Con incierta frecuencia me acerco al arenal. Saltan las pulgas de playa (frías inquietudes articuladas) alrededor de mis pies descalzos, como lo haría un rebaño irreductible de chinches de cómic: entre una nebulosa de trazos satélite que indican el movimiento febril de los artrópodos, sean estos insectos o crustáceos anfípodos, como es el caso.
No es lugar para el baño semanal, ni para jugar con cometas, ni para invocar serenidades, ni para amarnos. El viento, pensante, nunca calla y la fuerza bruta se manifiesta de cien maneras: a simple vista (oleajes y desplomes no aptos para soplos en el corazón; ráfagas que azotan de costado; salitre o sangre aérea que ataca los humedales sensibles y regurgita los recuerdos de tu pelo salvaje, y de cómo saneabas heridas, siendo mi bisturí de plata y limpia cristales contra el chapapote en la piel); y también en forma de runrún barruntado, de brumas por venir y algo semejante a la ansiedad por desembarco.
Avanza el año y me acerco allí, al gran rostro (a este estado) para comprobar si el océano (lo que se enfrenta como carnero, lo que no ceja) sigue teniendo a bien poner algo a mi alcance. No he perdido el ojo capaz de inventariar formas de esperanza en los desechos. Sigo apreciando la pseudo púa de plástico azul, trocito de cubo infantil, molde de castillos y desmoronamientos varios; las muescas de ausencia en boyas destripadas; la colección de tapones de rosca de todo color, de toda laya; las palabras extranjeras que muestran la patita en mil y una etiquetas perdidas entre acartonadas carcasas de cangrejos y falsos guijarros con alma de cerveza y tacto de preciosas legumbres, con su piel lavada y pura; los cuartos y mitad de medusas hechas cadáveres jabonosos; las maderas, declaraciones en caliente que, indefectiblemente, cuentan con su clavo, bien oculto, bien oxidado, bien al acecho; los objetos y los hombres indescifrables que, a distancia, prometen dar forma a cualquier deseo, y que prefiero no descubrir, no desvelar su misterio, por eso los saludo y al mismo tiempo los esquivo; los Fucus vesiculosus en los que habita mi infancia de sal caliente y almejas rosadas que se podían cazar y comer, con dientes de leche, sin mayor problema; y, claro, es evidente, aprecio los listados, las enumeraciones acumulativas, los inventarios con los que tejo entre las dunas nidos protectores, túmulos de imágenes recordadas, de restos de redes azules o verdes, de conchas quebradas, no especialmente bonitas, pero sí valiosas por triunfantes: han sido arrancadas, arrastradas, rescatadas por los temporales, cada vez más feroces, cada vez más frecuentes.

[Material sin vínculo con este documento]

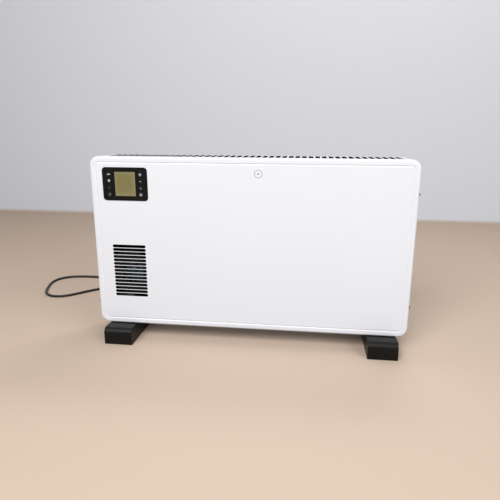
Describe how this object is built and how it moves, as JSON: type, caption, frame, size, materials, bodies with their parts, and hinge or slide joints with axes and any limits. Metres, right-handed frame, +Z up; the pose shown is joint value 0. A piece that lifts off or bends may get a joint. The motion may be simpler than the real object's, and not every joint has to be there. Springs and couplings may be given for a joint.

En este nuevo verano, ya maduro, decido relanzar mi batalla naval a pié de mar. No he de ser domesticada. Mastico el rico hedor a plancton recalentado por el sol. Camino, más que nunca, con pesados pasos sobre la arena pesada, repesada, por el agua que viene y va, buscando algo. Escudriño el suelo para poder detectar las piezas de ese algo mayúsculo, ese algo inabarcable, ingobernable y puro que se ha permitido quebrarse para atravesar elementos y llegar a mí, hecho misterio, a este otro lado. Sus retazos recojo, miro y remiro, no solo ya para hacerme una idea de su origen o de qué tormentos y tormentas han atravesado, sino para, también, construirme una historia propia, mía, de gran calado. Voy avanzando. Llego alegremente a conclusiones a través de la lectura que se desprende de espinas enredadas, anclas sólidas y hélices, como pétalos, que la marea (¡qué fortuna!) me va trayendo. Concentrada en los tesoros, espigo con tesón entre los brazos de mar. Este es mi salado sino. Que el laberinto de lo lateral nos salve.